Subject: I have found a DVD that I think you would enjoy
|Assunta Spina/The Last Diva|
Actors: Francesca Bertini, Gustavo Serena, Carlo Benetti, Luciano Albertini, Amelia Cipriani
Directors: Francesca Bertini, Gustavo Serena, Gianfranco Mingozzi
Genres: Indie & Art House, Drama
A great silent.
Marco Cagetti | Charlottesville, VA United States | 01/29/2004
(5 out of 5 stars)
"Francesca Bertini was the first diva of Italian movies. She portrays Assunta Spina, a Neapolitan woman in love with the passional Michele. The acting is wonderful (and incidentally, much less exagerated than the usual acting in most silent movie), almost realistic - and the movie itself is shot in the streets and houses of Naples. A gem.Equally interesting is the included documentary, with scenes from other movies and an interview with the old Bertini, in which she watches and comments the movie (sometimes filling in the lines for the silent scenes). In the interview, she plays the role of the aging diva, but joking about it at the same time. Highly informative for lovers of silent movies, and highly entertaining."
A Lovely Italian Classic
Barbara (Burkowsky) Underwood | Manly, NSW Australia | 08/10/2004
(4 out of 5 stars)
"This is another excellent double feature KINO release, this time with the spotlight on Italy's first great film star, Francesca Bertini, who made 100 films in her 12-year film career starting in the 1910s. "Assunta Spina" was made in 1914 and filmed in Naples, and like films from that time, it has a title card to introduce a scene, there is not much to read overall, and there was little camera movement nor any close-ups. This does not take anything away from the quality of this film, however. In fact, the fascinating street and outdoor scenes around Naples, and the more natural acting style make it feel like you are watching a real-life drama unfold before your very eyes. Although there is little actual pantomime acting in this film, there is enough natural Italian passion and gesticulation to show each character's emotions perfectly!

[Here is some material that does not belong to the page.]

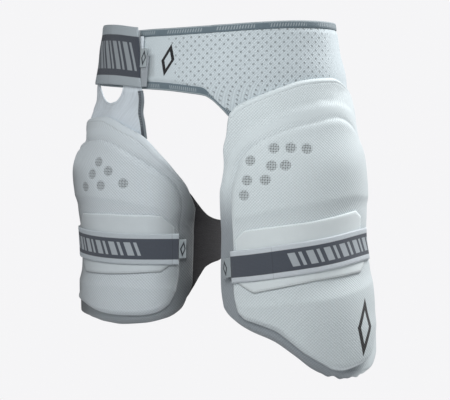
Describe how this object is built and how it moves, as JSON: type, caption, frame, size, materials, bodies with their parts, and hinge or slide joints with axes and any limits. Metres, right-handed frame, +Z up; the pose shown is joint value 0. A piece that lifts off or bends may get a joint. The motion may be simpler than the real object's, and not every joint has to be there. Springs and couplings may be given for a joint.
{
  "type": "cricket thigh guard",
  "caption": "Dual cricket thigh guard: padded waist belt carrying a long outer guard and a shorter inner guard, each with a raised shell and an elastic strap round the thigh.",
  "frame": {"origin": "centre of the waist loop, at the belt's middle height at the front", "axes": "+Z up, -Y the wearer's front, +X towards the outer guard on the lead thigh"},
  "size_m": [0.3979, 0.2186, 0.4544],
  "materials": {
    "mesh_cloth": "white knitted mesh over foam",
    "pad_cloth": "white bonded cloth over moulded foam",
    "patch_cloth": "brushed loop cloth",
    "binding": "woven tape",
    "elastic": "woven elastic",
    "hook_tape": "hook tape",
    "hanger_cloth": "knitted mesh",
    "stretch_cloth": "black stretch knit",
    "label_cloth": "woven label"
  },
  "bodies": {
    "root": {"belt": "mesh_cloth", "belt_top_binding": "binding", "belt_lower_binding": "binding", "outer_pad_base": "pad_cloth", "outer_pad_shell": "pad_cloth", "outer_landing_patch": "patch_cloth", "outer_strap": "elastic", "outer_strap_label": "label_cloth", "hanger": "hanger_cloth", "hanger_binding": "binding", "inner_wing": "stretch_cloth", "inner_pad_base": "pad_cloth", "inner_pad_shell": "pad_cloth", "inner_landing_patch": "patch_cloth", "inner_strap": "elastic", "inner_strap_label": "label_cloth", "waist_hook_end": "hook_tape", "waist_strap": "elastic", "waist_strap_label": "label_cloth"}
  },
  "joints": []
}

"Assunta Spina" is a tragic story about love, jealousy and guilt. The picture quality has a few rough patches, but that is made up by wonderful musical accompaniment. A lot of research and love went into the new musical score for this film, such as finding suitable music from that time period, early last century, and it is played beautifully on piano, violin, cello and clarinet. A treat for the music lover, and surely a great asset to this charming Italian silent classic.
The second feature on this DVD is a 1982 Italian TV documentary about Francesca Bertini, with the main focus being on "Assunta Spina" and her thoughts and comments on it as she watched a screening of it. Unfortunately, it is all in Italian with English sub-titles, but that shouldn't be a problem for those who are used to reading intertitles in silent films! It is most interesting to hear (or read, unless you're Italian) Bertini's comments, and amazing that she remembers things so vividly at such an advanced age. There are scenes from some other surviving films, and generally the documentary presents a good overview of her and Italian cinema in the 1910s.